OPINION
CLINTON, Judge.This appeal is taken from an order revoking probation that resulted' from a conviction for theft of property over the value of $200.00. Appellant pleaded guilty to the offense of theft on September 17, 1979 and punishment was assessed at two years confinement and a fine of $500.00. Imposition of the sentence was suspended and probation was granted.

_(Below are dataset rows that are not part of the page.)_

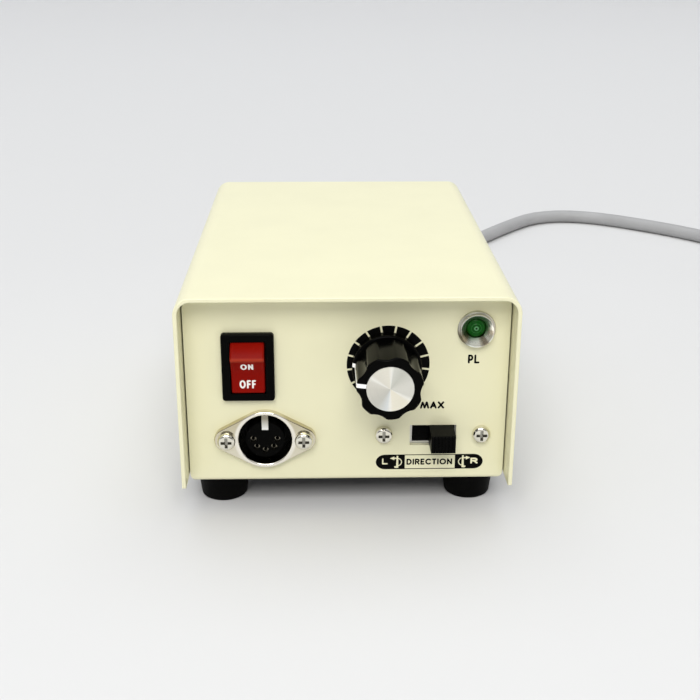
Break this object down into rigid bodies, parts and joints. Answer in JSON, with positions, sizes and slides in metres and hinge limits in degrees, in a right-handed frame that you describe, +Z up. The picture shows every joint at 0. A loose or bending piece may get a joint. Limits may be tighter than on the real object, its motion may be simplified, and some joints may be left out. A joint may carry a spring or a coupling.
{
  "type": "dental micromotor control unit",
  "caption": "Bench control box for a dental micromotor: speed knob, rocker power switch, round motor socket, direction slide switch, pilot lamp and a mains lead.",
  "frame": {"origin": "on the surface the unit stands on, under the middle of the box with its knob and rear fittings", "axes": "+X to the right seen from the front, +Y to the back, +Z up; the control panel faces -Y"},
  "size_m": [0.367, 0.3657, 0.0696],
  "materials": {
    "cover_paint": "semi-gloss",
    "panel_paint": "satin",
    "black_rubber": "matte",
    "zinc_steel": "satin",
    "knob_plastic": "gloss",
    "spun_aluminium": "spun",
    "white_line": "satin",
    "black_plastic": "satin",
    "red_plastic": "satin",
    "nickel": "bright",
    "brass_contact": "bright",
    "green_lens": "clear gloss",
    "core_steel": "dull",
    "winding_tape": "satin",
    "board_laminate": "satin",
    "white_plastic": "satin",
    "sink_aluminium": "satin",
    "fuse_glass": "clear",
    "cord_jacket": "satin"
  },
  "bodies": {
    "case": {"top_cover": "cover_paint", "chassis": "panel_paint", "cover_screws": "zinc_steel", "foot_front_left": "black_rubber", "foot_front_right": "black_rubber", "foot_rear_left": "black_rubber", "foot_rear_right": "black_rubber", "foot_screws": "zinc_steel", "base_nuts": "zinc_steel", "pot_body": "zinc_steel", "pot_washer": "zinc_steel", "pot_nut": "nickel", "pot_terminals": "nickel", "rocker_housing": "black_plastic", "rocker_terminals": "brass_contact", "slide_frame": "zinc_steel", "slide_body": "black_plastic", "slide_screws": "nickel", "slide_terminals": "brass_contact", "socket_shell": "nickel", "socket_insert": "black_plastic", "socket_contacts": "brass_contact", "socket_key": "nickel", "socket_screws": "nickel", "socket_nuts": "zinc_steel", "lamp_bezel": "nickel", "lamp_led": "green_lens", "lamp_nut": "zinc_steel", "transformer_core": "core_steel", "transformer_winding": "winding_tape", "transformer_bracket": "zinc_steel", "transformer_screws": "zinc_steel", "circuit_board": "board_laminate", "board_spacers": "white_plastic", "board_screws": "zinc_steel", "filter_capacitor": "black_plastic", "bridge_rectifier": "black_plastic", "power_transistor": "black_plastic", "heat_sink": "sink_aluminium", "board_resistors": "white_plastic", "fuse_holder": "black_plastic", "fuse_nut": "black_plastic", "glass_fuse": "fuse_glass", "pedal_jack": "black_plastic", "pedal_jack_nut": "nickel", "strain_relief": "black_rubber", "mains_cord": "cord_jacket", "cord_coil": "cord_jacket", "cord_tail": "cord_jacket", "coil_tie": "white_plastic", "plug_body": "cord_jacket", "plug_pins": "brass_contact"},
    "knob": {"speed_knob": "knob_plastic", "knob_cap": "spun_aluminium", "knob_pointer": "white_line", "knob_set_screw": "zinc_steel", "pot_shaft": "spun_aluminium"},
    "rocker": {"rocker_paddle": "red_plastic"},
    "lever": {"slide_lever": "black_plastic"},
    "fuse_cap": {"fuse_cap": "black_plastic"}
  },
  "joints": [
    {"name": "speed_turn", "type": "hinge", "parent": "case", "child": "knob", "pos_m": [0.01125, -0.06185, 0.047], "axis": [0, 1, 0], "range_deg": [-67, 233]},
    {"name": "power_rock", "type": "hinge", "parent": "case", "child": "rocker", "pos_m": [-0.0283, -0.05915, 0.0467], "axis": [1, 0, 0], "range_deg": [-37, 0]},
    {"name": "direction_slide", "type": "slide", "parent": "case", "child": "lever", "axis": [1, 0, 0], "range_m": [-0.0042, 0]},
    {"name": "fuse_turn", "type": "hinge", "parent": "case", "child": "fuse_cap", "pos_m": [-0.0364, 0.07, 0.0443], "axis": [0, 1, 0], "range_deg": [0, 90]}
  ]
}
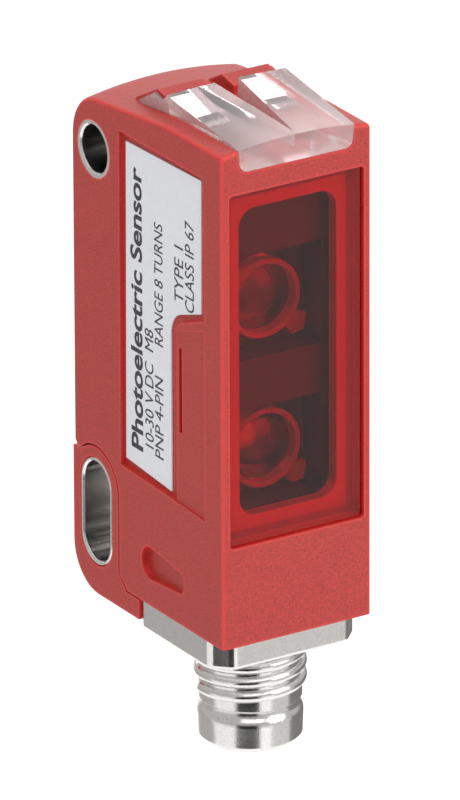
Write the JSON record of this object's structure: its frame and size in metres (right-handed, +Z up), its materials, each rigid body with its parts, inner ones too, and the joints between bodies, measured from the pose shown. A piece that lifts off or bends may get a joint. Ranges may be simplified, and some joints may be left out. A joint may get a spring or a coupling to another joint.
{
  "type": "photoelectric sensor",
  "caption": "Compact cubic photoelectric sensor with a red filter window, clear indicator light guide, two metal-sleeved mounting holes and a threaded round plug connector.",
  "frame": {"origin": "centre of the upper mounting bore, midway between the two side faces", "axes": "+X along the upper mounting bore, +Y towards the rear face, +Z up; the optical window faces -Y"},
  "size_m": [0.0114, 0.0183, 0.0448],
  "materials": {
    "red_housing": "fine spark-eroded grain, semi-matt",
    "nickel_sleeve": "turned and nickel plated, bright",
    "nickel_diecast": "die-cast, nickel plated, satin on the flat faces",
    "red_filter": "polished dark red",
    "clear_adhesive": "cured clear adhesive",
    "clear_guide": "polished clear, grained side walls",
    "label_film": "satin laminated film",
    "black_insulator": "moulded, matt black",
    "gold_contact": "gold flash, bright",
    "black_rubber": "smooth, lightly greased",
    "clear_lens": "polished optical surface",
    "lens_clip": "translucent moulding",
    "blackened_steel": "chemically blackened",
    "red_emitter": "clear red epoxy",
    "brass_screw": "turned, bright",
    "white_slider": "moulded, slightly waxy",
    "silvered_mirror": "front silvered",
    "green_board": "solder resist over glass laminate",
    "amber_flex": "polyimide film",
    "green_lamp": "tinted epoxy",
    "yellow_lamp": "tinted epoxy",
    "black_chip": "moulded epoxy",
    "tinplate": "drawn and tinned",
    "chip_parts": "fired ceramic with tinned ends"
  },
  "bodies": {
    "sensor_body": {"main_housing": "red_housing", "rear_foot": "red_housing", "upper_sleeve": "nickel_sleeve", "lower_slotted_sleeve": "nickel_sleeve", "filter_window": "red_filter", "window_adhesive": "clear_adhesive", "light_guide": "clear_guide", "type_label": "label_film", "connector_body": "nickel_diecast", "contact_carrier": "black_insulator", "contact_pins": "gold_contact", "connector_seal": "black_rubber", "optics_carrier": "black_insulator", "receiver_lens": "clear_lens", "transmitter_lens": "clear_lens", "receiver_lens_clip": "lens_clip", "transmitter_lens_clip": "lens_clip", "aperture_plate": "blackened_steel", "transmitter_led": "red_emitter", "circuit_board": "green_board", "connector_board": "green_board", "flex_ribbon": "amber_flex", "indicator_board": "green_board", "power_indicator": "green_lamp", "output_indicator": "yellow_lamp", "receiver_board": "green_board", "receiver_detector": "black_chip", "shield_can": "tinplate", "amplifier_chip": "black_chip", "controller_chip": "black_chip", "small_components": "chip_parts"},
    "spindle": {"adjusting_spindle": "brass_screw", "spindle_seal": "black_rubber"},
    "carriage": {"mirror_carriage": "white_slider", "deflecting_mirror": "silvered_mirror"}
  },
  "joints": [
    {"name": "spindle_turn", "type": "hinge", "parent": "sensor_body", "child": "spindle", "pos_m": [0, 0.0026, -0.01], "axis": [0, -1, 0], "range_deg": [-1445, 1445]},
    {"name": "mirror_travel", "type": "slide", "parent": "sensor_body", "child": "carriage", "axis": [0, -1, 0], "range_m": [-0.001, 0.001]}
  ],
  "couplings": [
    {"joint": "spindle_turn", "follows": "mirror_travel", "rad_per_m": 25133}
  ]
}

The record reflects that on May 14, 1980 the State filed a motion to revoke probation alleging six different violations of the conditions of his probation, namely: (1) that appellant failed to report to his probation officer during the month of February; (2) that appellant failed to work faithfully at suitable employment insofar as possible; (3) that he failed to advise his probation officer within 48 hours of any change in his address or place of employment; (4) that appellant failed to pay his fine of $500.00 at the rate of $50 per month for the months of October, 1979 through April 1980; (5) that he failed to pay his monthly probation fee of $15 for the months of November, 1979 through April, 1980; and (6) that appellant *249failed to pay $43.00 court costs on or before October 17, 1979. Immediately preceding the hearing held on June 26,1980, appellant signed a stipulation of evidence and confessed to all six of the violations contained in the State’s motion to revoke probation. Appellant also entered an oral plea of “true” to these allegations before the trial judge. At the conclusion of this hearing the trial judge ruled as follows:
“THE COURT: And when you tell me that you can’t get a job — It’s not the fact that the jobs aren’t there; they are there. Now, there are all kinds of excuses for not obeying this order.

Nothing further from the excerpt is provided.